# Spielehüllen kaufen?



## Lukecheater (17. Januar 2013)

*Spielehüllen kaufen?*

Hi,
komische Frage, aber ich hab mich mal gefragt ob man irgendwo Spielehüllen kaufen kann  Der SteamSale ist ja ganz nett, aber so was physisches im Schrank ist dann doch nochmal was anderes^^

Gibts sowas oder gibts dafür keinen Markt mangels Interesse?


----------



## Herbboy (18. Januar 2013)

Du kannst höchstens bei ebay schauen, da bieten ganz selten mal Leute nur Hüllen an (früher öfter, weil die so taten, als sei es das Spiel => "Far Cry 3 OVP" => im Text dann bla bla über Far Cry 3, und ganz am Ende "Sie bieten auf die Far Cry 3 OVP, also auf die Originalverpackung"  )

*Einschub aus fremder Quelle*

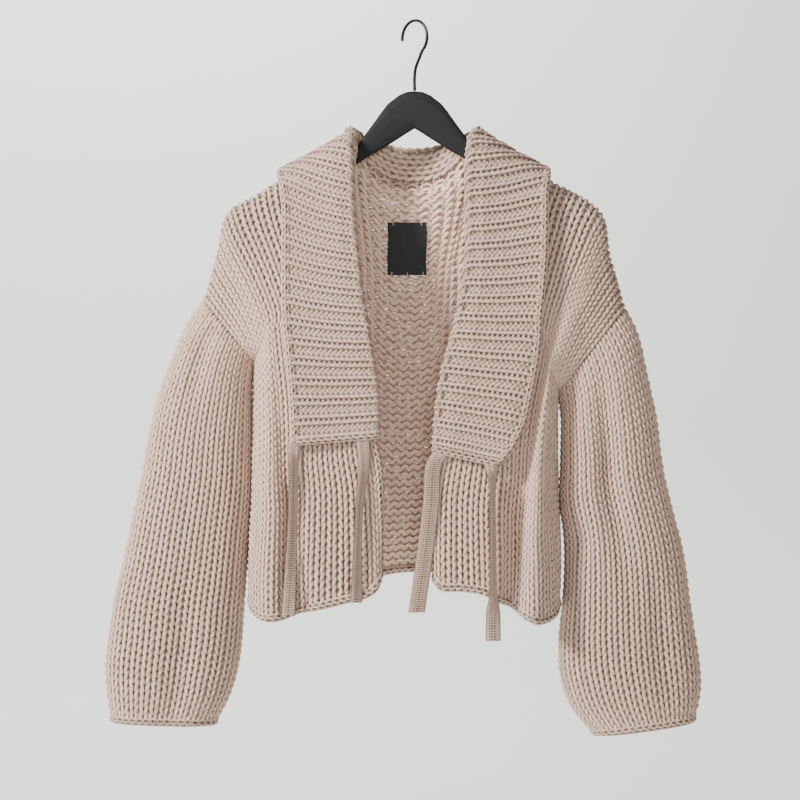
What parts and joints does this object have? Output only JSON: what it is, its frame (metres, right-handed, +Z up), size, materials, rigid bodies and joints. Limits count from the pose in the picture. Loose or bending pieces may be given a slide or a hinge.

Aber was Du natürlich machen kannst ist, dass Du Dir DVD-Leerhüllen kaufst und dann selber die Inlays ausdruckst.


----------



## Lukecheater (18. Januar 2013)

Herbboy schrieb:


> Du kannst höchstens bei ebay schauen, da bieten ganz selten mal Leute nur Hüllen an (früher öfter, weil die so taten, als sei es das Spiel => "Far Cry 3 OVP" => im Text dann bla bla über Far Cry 3, und ganz am Ende "Sie bieten auf die Far Cry 3 OVP, also auf die Originalverpackung"  )


 
Ja dadran dacht ich auch schon, leider gibts da ja die Leute die das nich checken und zuviel bieten bzw. ebay sowas glaub ich auch eher unterbindet, dass sowas angeboten wird.


----------



## TrinityBlade (18. Januar 2013)

Herbboy schrieb:


> Aber was Du natürlich machen kannst ist, dass Du Dir DVD-Leerhüllen kaufst und dann selber die Inlays ausdruckst.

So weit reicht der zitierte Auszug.